Improvements in the estimation of the Weibull tail coefficient -- a comparative study
Lígia Henriques-Rodrigues, Frederico Caeiro, M. Ivette Gomes
Abstract
The Weibull tail-coefficient (WTC) plays a crucial role in extreme value statistics when dealing with Weibull-type tails. Several distributions, such as normal, Gamma, Weibull, and Logistic distributions, exhibit this type of tail behaviour.
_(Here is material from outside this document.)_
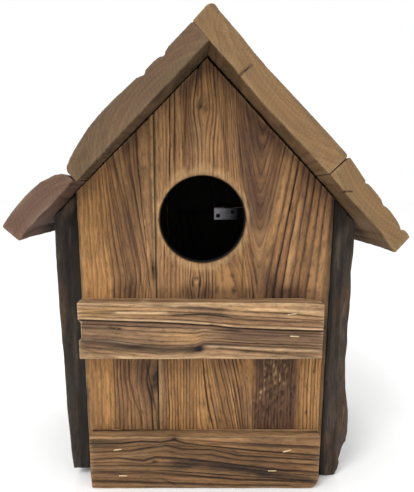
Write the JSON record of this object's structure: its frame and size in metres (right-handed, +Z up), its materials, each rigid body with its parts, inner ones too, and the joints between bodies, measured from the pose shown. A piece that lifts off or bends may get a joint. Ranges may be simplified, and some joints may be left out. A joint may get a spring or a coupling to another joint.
{
  "type": "birdhouse",
  "caption": "Gabled plank birdhouse with a round entrance, two front battens, overhanging roof boards and a hinged clean-out flap held by a turn button.",
  "frame": {"origin": "middle of the overall footprint, on the surface the house stands on", "axes": "+X to the right seen from the front, +Y from the front wall to the back, +Z up"},
  "size_m": [0.243, 0.214, 0.3062],
  "materials": {
    "weathered_plank": "brushed, oiled old softwood with raised grain",
    "batten_wood": "brushed old softwood with raised grain",
    "dark_side_wood": "rough dark weathered softwood",
    "roof_wood": "sawn and weathered softwood",
    "zinc_steel": "zinc-plated sheet steel, satin",
    "dark_screw_steel": "dark plated steel, satin",
    "staple_wire": "bright galvanised wire",
    "nail_steel": "dull weathered steel"
  },
  "bodies": {
    "house": {"front_narrow_board": "weathered_plank", "front_wide_board": "weathered_plank", "back_narrow_board": "weathered_plank", "back_wide_board": "weathered_plank", "upper_batten": "batten_wood", "lower_batten": "batten_wood", "back_batten": "batten_wood", "left_side_board": "dark_side_wood", "right_side_board": "dark_side_wood", "floor_board": "weathered_plank", "roof_left_upper": "roof_wood", "roof_left_lower": "roof_wood", "roof_right_upper": "roof_wood", "roof_right_lower": "roof_wood", "hinge_fixed_leaf": "zinc_steel", "hinge_pin": "zinc_steel", "hinge_fixed_screws": "dark_screw_steel", "turn_button_washer": "zinc_steel", "turn_button_screw": "dark_screw_steel", "upper_batten_staples": "staple_wire", "lower_batten_staples": "staple_wire", "back_batten_staples": "staple_wire", "roof_nails": "nail_steel", "side_nails": "nail_steel", "floor_nails": "nail_steel"},
    "flap": {"cleanout_flap": "weathered_plank", "hinge_flap_leaf": "zinc_steel", "hinge_flap_screws": "dark_screw_steel"},
    "button": {"turn_button": "batten_wood"}
  },
  "joints": [
    {"name": "flap_swing", "type": "hinge", "parent": "house", "child": "flap", "pos_m": [0.0234, 0.0725, 0.1945], "axis": [1, 0, 0], "range_deg": [0, 85]},
    {"name": "button_turn", "type": "hinge", "parent": "house", "child": "button", "pos_m": [0.0234, 0.0899, 0.027], "axis": [0, 1, 0], "continuous": true}
  ]
}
The WTC, denoted by $θ$, is a parameter in a right-tail function of the form $ \bar F(x) :=1-F(x) =: {\rm e}^{-H(x)}$, where $H(x)=-\ln(1-F(x))$ represents a regularly varying cumulative hazard function with an index of regular variation equal to 1/$θ$, $θ\in\mathbb{R}^{+}$. The commonly used WTC-estimators in literature are often defined as functions of the log-excesses, making them closely related to estimators of the extreme value index (EVI) for Pareto-type tails. For a positive EVI, the classical estimator is the Hill estimator. Generalized means have been successfully employed in estimating the EVI, leading to reduction of bias and of root mean square error for appropriate threshold values. In this study, we propose and investigate new classes of WTC-estimators based on power $p$ of the log-excesses within a second-order framework. The performance of these new estimators is evaluated through a large-scale Monte-Carlo simulation study, comparing them with existing WTC-estimators available in the literature.